But simultaneously Australia’s literary magazines exist, and to some extent reflect, a series of larger changes in the cultural economy surrounding Australian writers and writing. Some of these changes, perhaps not least the increasingly globalised nature of writing, and the increasingly complex interdependency of online and print delivery of content are obvious. Others, notably the ongoing absorption of the writing culture into the Academy, are less immediately apparent, but no less important.

Getting a handle on how many literary magazines are being published in Australia at any particular time isn’t easy. But in broad terms, local literary magazines divide into three main groups.

The first is comprised of what one might call the big four: Griffith Review, Heat, Meanjin and Overland. All have permanent editorial staff, healthy circulations and a degree of recognition outside the relatively narrow confines of the literary world.
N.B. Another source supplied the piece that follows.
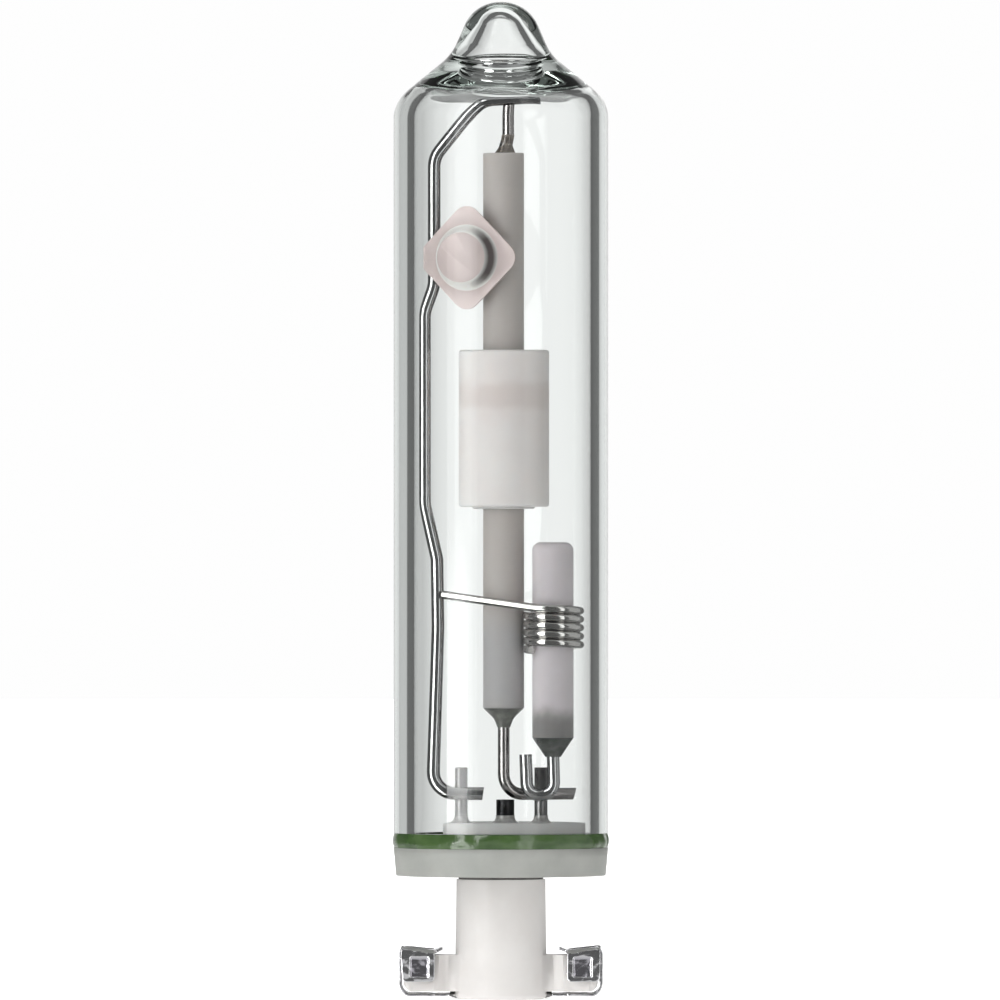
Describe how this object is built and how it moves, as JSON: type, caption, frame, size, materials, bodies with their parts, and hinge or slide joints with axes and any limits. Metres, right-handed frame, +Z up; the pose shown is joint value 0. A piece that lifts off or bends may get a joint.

The second group is made up of respected and often venerable journals such as Southerly, Westerly, Island and Going Down Swinging. Often more cautious in tone, usually more deliberately literary, these publications seem content to cater to smaller audiences and often emphasise regional rather than national identity.

And then there is the amorphous group of new or emerging magazines such as Indigo, Wet Ink, Etchings, dotdotdash and Cutwater. Often transitory, these journals sometimes aspire to broader longer-term relevance in the way Etchings or Wet Ink clearly do, but more often speak to narrow audiences or even coteries. Exactly how many magazines make up this third group isn’t a simple question. Many small magazines only last a few issues before folding, and even those that endure often appear at irregular and unpredictable intervals. And, more broadly, many are only tangentially literary, focussing to a greater or lesser degree on design or art or photography as well as books and ideas.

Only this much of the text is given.